Organizations that treat AI as a collective priority rather than a technology project move faster. Chief technology officers often accelerate adoption more effectively than CEOs acting alone. The message is consistent across reports: rewire the operating model or fall behind.
Executives at tonies, the German audio brand for children, illustrate one practical approach. They created a dedicated chief information officer role focused on AI. The company explores process improvements cautiously while maintaining workforce curiosity. Small moves. Deliberate pace. Still forward motion.
Across industries the pattern repeats. Strategy is no longer a staff function or occasional retreat. It belongs at the center of the CEO agenda. Boards expect it. Investors reward it when executed with conviction. Employees follow when direction feels authentic.
Dewar’s piece ends on a human note. The capabilities that matter most cannot be fully automated. They live in the ability to imagine new futures, exercise sound judgment amid ambiguity, and display courage when stakes are high. Those traits define the next generation of standout leaders.
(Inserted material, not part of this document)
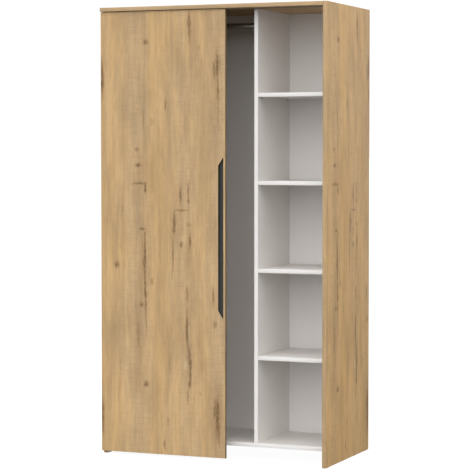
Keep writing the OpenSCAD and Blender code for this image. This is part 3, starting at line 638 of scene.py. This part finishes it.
def make_rod(looks):
    """A chromed tube, open at both ends, with its sawn rims broken."""
    low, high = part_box("hanging_rod")
    radius = (high.z - low.z) / 2
    bpy.ops.object.select_all(action="DESELECT")
    bpy.ops.mesh.primitive_cylinder_add(vertices=ROUND_SIDES, radius=radius, depth=high.x - low.x,
                                        location=(low + high) / 2, rotation=(0, math.pi / 2, 0))
    rod = bpy.context.object
    rod.name = "hanging_tube"
    bpy.ops.object.transform_apply(location=True, rotation=True, scale=True)
    work_on(rod)
    pick(rod, "faces", lambda face: abs(face.normal.x) > 0.99)
    bpy.ops.mesh.inset(thickness=TUBE_WALL)
    bpy.ops.mesh.bridge_edge_loops()
    pick(rod, "edges", lambda edge: len(edge.link_faces) == 2
         and abs(edge.link_faces[0].normal.dot(edge.link_faces[1].normal)) < 0.5)
    bpy.ops.mesh.bevel(offset=TUBE_ROUND, segments=2, affect="EDGES")
    finish_piece(rod, "hanging_rod", looks["chromed_steel"])


def make_sockets(looks):
    """Two deep-drawn cups on round flanges, one at each end of the rod and facing each other."""
    for node, way in (("rod_socket_left", 1), ("rod_socket_right", -1)):
        low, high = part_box(node)
        radius = (high.z - low.z) / 2
        wall_x = low.x if way > 0 else high.x
        centre = (wall_x + way * SOCKET_FLANGE / 2, (low.y + high.y) / 2, (low.z + high.z) / 2)
        bpy.ops.object.select_all(action="DESELECT")
        bpy.ops.mesh.primitive_cylinder_add(vertices=ROUND_SIDES, radius=radius, depth=SOCKET_FLANGE,
                                            location=centre, rotation=(0, math.pi / 2, 0))
        socket = bpy.context.object
        socket.name = node + "_cup"
        bpy.ops.object.transform_apply(location=True, rotation=True, scale=True)
        work_on(socket)
        pick(socket, "faces", lambda face: face.normal.x * way > 0.99)
        bpy.ops.mesh.inset(thickness=SOCKET_FLANGE_WIDTH)
        tall = high.x - low.x - SOCKET_FLANGE
        bpy.ops.mesh.extrude_region_move(TRANSFORM_OT_translate={"value": (way * tall, 0, 0)})
        bpy.ops.mesh.inset(thickness=SOCKET_WALL)
        bpy.ops.mesh.extrude_region_move(TRANSFORM_OT_translate={"value": (-way * tall, 0, 0)})
        pick(socket, "edges", lambda edge: edge.calc_face_angle(0) > math.radians(60))
        bpy.ops.mesh.bevel(offset=SOCKET_ROUND, segments=3, affect="EDGES")
        finish_piece(socket, node, looks["chromed_steel"])


def finish_small_parts(looks):
    """Nodes that keep their own shape get the material of their slot."""
    replaced = {name for piece in bpy.data.objects for name in piece.get("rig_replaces", [])}
    for node, thing in NODES.items():
        if node in replaced:
            continue
        for place in thing.material_slots:
            place.material = looks[SLOT_OF[node]]


def add_floor():
    """A broad white studio floor, lit from within like a light table, which leaves only faint shadows."""
    bpy.ops.object.select_all(action="DESELECT")
    bpy.ops.mesh.primitive_plane_add(size=600, location=(0, 0, 0))
    floor = bpy.context.object
    floor.name = "studio_floor"
    vinyl = mottled("matt_translucent_vinyl", "#6A6A6A", 6.0, 0.004, 0.02, 0.9)
    tree = vinyl.node_tree
    glow = {"Emission Color": colour("#FFFFFF"), "Emission Strength": 0.95}
    set_inputs(tree, tree.nodes["Principled BSDF"], glow)
    floor.data.materials.append(vinyl)
    floor.visible_diffuse = False
    floor.visible_glossy = False


add_camera()
add_light()
looks = make_materials()
finish_boards(looks)
finish_strips(looks)
finish_metalwork(looks)
make_handle(looks)
make_rod(looks)
make_sockets(looks)
finish_small_parts(looks)
add_floor()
CEOs who grasp this shift early gain an edge. They move resources toward emerging value pools. They challenge legacy assumptions before markets force their hand. They build organizations capable of continuous adaptation rather than periodic resets.
The alternative is clear. Double down on operational excellence alone. Watch competitors or new entrants rewrite the rules. And discover too late that yesterday’s strengths have become tomorrow’s anchors.
Markets are already signaling the change. Value pools move faster. Investor expectations evolve quicker. The leaders who succeed will combine operational rigor with renewed strategic imagination. Both matter. One no longer substitutes for the other.